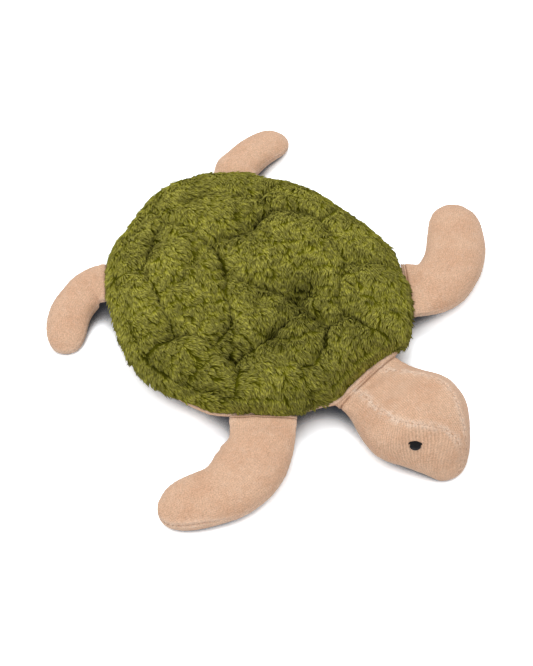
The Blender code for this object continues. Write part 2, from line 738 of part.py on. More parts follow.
def make_head(limb):
    """Three panels, the filling and the two embroidered eyes."""
    outer = head_stations(limb)
    seams = head_seams()
    whole = full_turn(2 * HEAD_SIDE_POINTS + HEAD_CROWN_POINTS)
    panels = {
        "head_top_panel": [wedge_ring(station, left, right, HEAD_CROWN_POINTS)
                           for station, (right, left, lower) in zip(outer, seams)],
        "head_right_panel": [wedge_ring(station, right, lower, HEAD_SIDE_POINTS)
                             for station, (right, left, lower) in zip(outer, seams)],
        "head_left_panel": [wedge_ring(station, lower - 360.0, left, HEAD_SIDE_POINTS)
                            for station, (right, left, lower) in zip(outer, seams)],
    }
    for name, rings in panels.items():
        piece = add_object(name, ring_mesh(name, rings), PARTS, "beige velour")
        inner = [oval_ring(station, whole, HEAD_EXPONENT)
                 for station in head_stations(limb, -VELOUR_THICKNESS)]
        cut(piece, add_cutter(name + "_hollow", ring_mesh(name + "_hollow", inner)))
    filling = [oval_ring(station, whole, HEAD_EXPONENT)
               for station in head_stations(limb, -VELOUR_THICKNESS - STUFFING_GAP)]
    add_object("head_stuffing", ring_mesh("head_stuffing", filling), PARTS, "white filling")


def head_surface(limb, share, angle):
    """Point of the head's outer surface at a share of its length."""
    stations = head_stations(limb)[len(ROOT_NOSE_ANGLES):]
    shares = [row[0] for row in HEAD_STATION_SHARES]
    for i in range(len(shares) - 1):
        if share <= shares[i + 1]:
            break
    part = (share - shares[i]) / (shares[i + 1] - shares[i])
    ends = []
    for station in (stations[i], stations[i + 1]):
        centre, side, half_width, half_height = station
        ends.append(centre + oval_offset(side, half_width, half_height, angle, HEAD_EXPONENT))
    return ends[0].lerp(ends[1], part)


def make_eye(name, limb, share, angle):
    """A flat oval of thread on the side of the head, its long way along the head."""
    place = head_surface(limb, share, angle)
    along = (head_surface(limb, share + EYE_STEP_SHARE, angle)
             - head_surface(limb, share - EYE_STEP_SHARE, angle))
    round_head = (head_surface(limb, share, angle + EYE_STEP_ANGLE)
                  - head_surface(limb, share, angle - EYE_STEP_ANGLE))
    along.normalize()
    normal = round_head.cross(along).normalized()
    if normal.dot(place - limb.hinge - limb.outward * (share * HEAD_LENGTH)) < 0.0:
        normal.negate()
    across = normal.cross(along).normalized()
    bpy.ops.mesh.primitive_uv_sphere_add(segments=EYE_SEGMENTS, ring_count=EYE_RINGS, radius=1.0)
    sphere = bpy.context.object
    mesh = sphere.data
    bpy.data.objects.remove(sphere, do_unlink=True)
    half_sizes = (EYE_LENGTH / 2.0, EYE_WIDTH / 2.0, EYE_THICKNESS / 2.0)
    centre = place + normal * (EYE_THICKNESS / 2.0 + SEAM_GAP)
    turn = Matrix((along, across, normal)).transposed().to_4x4()
    mesh.transform(Matrix.Translation(centre) @ turn @ Matrix.Diagonal((*half_sizes, 1.0)))
    mesh.name = name
    for polygon in mesh.polygons:
        polygon.use_smooth = True
    return add_object(name, mesh, PARTS, "black thread")


clear_scene()
PARTS = make_collection("plush_turtle")
CUTTERS = make_collection("plush_turtle_cutters")
CHORDS = {direction: chord_distance(direction) for direction in limb_directions()}

make_shell_cover()
make_belly_panel()
make_rim_welt()
make_body_stuffing()
NECK = Limb(HEAD_DIRECTION, NECK_ROOT_RADIUS, -NECK_OFFSET)
make_head(NECK)
make_eye("eye_right", NECK, RIGHT_EYE_STATION_SHARE, RIGHT_EYE_ANGLE)
make_eye("eye_left", NECK, LEFT_EYE_STATION_SHARE, LEFT_EYE_ANGLE)
make_flippers()
for cutter in CUTTERS.objects:
    cutter.hide_set(True)
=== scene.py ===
"""Plush sea turtle in fabric: long-pile quilted shell, ribbed velour skins, sewn seams and satin eyes."""
import math

import bmesh
import bpy
import numpy as np
from bpy.props import FloatProperty, FloatVectorProperty, IntProperty, PointerProperty, StringProperty
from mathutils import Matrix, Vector, noise


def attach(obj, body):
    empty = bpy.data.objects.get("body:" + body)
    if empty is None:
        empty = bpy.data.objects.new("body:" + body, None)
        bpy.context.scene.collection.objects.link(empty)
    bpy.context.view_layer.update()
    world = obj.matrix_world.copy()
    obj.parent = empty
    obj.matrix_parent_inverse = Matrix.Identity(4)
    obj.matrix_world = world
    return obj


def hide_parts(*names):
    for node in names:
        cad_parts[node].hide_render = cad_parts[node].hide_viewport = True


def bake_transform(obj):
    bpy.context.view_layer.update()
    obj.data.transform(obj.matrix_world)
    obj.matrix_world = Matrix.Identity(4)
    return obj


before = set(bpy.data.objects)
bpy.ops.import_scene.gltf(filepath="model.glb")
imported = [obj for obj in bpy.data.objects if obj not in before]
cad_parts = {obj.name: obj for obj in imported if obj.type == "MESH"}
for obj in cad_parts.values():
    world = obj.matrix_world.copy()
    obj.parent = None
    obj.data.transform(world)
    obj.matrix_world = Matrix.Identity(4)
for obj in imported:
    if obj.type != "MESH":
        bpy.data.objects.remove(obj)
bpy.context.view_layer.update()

bl_info = {
    "name": "Plush Sea Turtle",
    "version": (1, 0, 0),
    "blender": (4, 5, 0),
    "location": "View3D > Sidebar > Turtle",
    "description": "Builds the fabric pieces of a plush sea turtle over its solid frame",
    "category": "Add Mesh",
}

TAU = 2.0 * math.pi
UP = np.array([0.0, 0.0, 1.0])
VELOUR = "ribbed cotton velour"
SEAM_THREAD = "beige sewing thread"
EYE_THREAD = "black satin thread"


# Sizes and colours a user would change

def settings_group(title, **settings):
    """A property group from each setting's default and description, labelled after its name."""
    made = {}
    for key, (default, text) in settings.items():
        about = {"name": key.replace("_", " ").title(), "description": text, "default": default}
        if isinstance(default, str):
            made[key] = StringProperty(**about)
        elif isinstance(default, tuple):
            made[key] = FloatVectorProperty(subtype="TRANSLATION", **about)
        elif isinstance(default, int):
            made[key] = IntProperty(**about)
        else:
            made[key] = FloatProperty(precision=4, **about)
    return type(title, (bpy.types.PropertyGroup,), {"__annotations__": made})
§
* [Task description] Your task is to transcribe only the lines from the line containing "mesh.name = name" through the line containing "before = set(bpy.data.objects)", word for word.

* [Solution for this exercise]
    mesh.name = name
    for polygon in mesh.polygons:
        polygon.use_smooth = True
    return add_object(name, mesh, PARTS, "black thread")


clear_scene()
PARTS = make_collection("plush_turtle")
CUTTERS = make_collection("plush_turtle_cutters")
CHORDS = {direction: chord_distance(direction) for direction in limb_directions()}

make_shell_cover()
make_belly_panel()
make_rim_welt()
make_body_stuffing()
NECK = Limb(HEAD_DIRECTION, NECK_ROOT_RADIUS, -NECK_OFFSET)
make_head(NECK)
make_eye("eye_right", NECK, RIGHT_EYE_STATION_SHARE, RIGHT_EYE_ANGLE)
make_eye("eye_left", NECK, LEFT_EYE_STATION_SHARE, LEFT_EYE_ANGLE)
make_flippers()
for cutter in CUTTERS.objects:
    cutter.hide_set(True)
=== scene.py ===
"""Plush sea turtle in fabric: long-pile quilted shell, ribbed velour skins, sewn seams and satin eyes."""
import math

import bmesh
import bpy
import numpy as np
from bpy.props import FloatProperty, FloatVectorProperty, IntProperty, PointerProperty, StringProperty
from mathutils import Matrix, Vector, noise


def attach(obj, body):
    empty = bpy.data.objects.get("body:" + body)
    if empty is None:
        empty = bpy.data.objects.new("body:" + body, None)
        bpy.context.scene.collection.objects.link(empty)
    bpy.context.view_layer.update()
    world = obj.matrix_world.copy()
    obj.parent = empty
    obj.matrix_parent_inverse = Matrix.Identity(4)
    obj.matrix_world = world
    return obj


def hide_parts(*names):
    for node in names:
        cad_parts[node].hide_render = cad_parts[node].hide_viewport = True


def bake_transform(obj):
    bpy.context.view_layer.update()
    obj.data.transform(obj.matrix_world)
    obj.matrix_world = Matrix.Identity(4)
    return obj


before = set(bpy.data.objects)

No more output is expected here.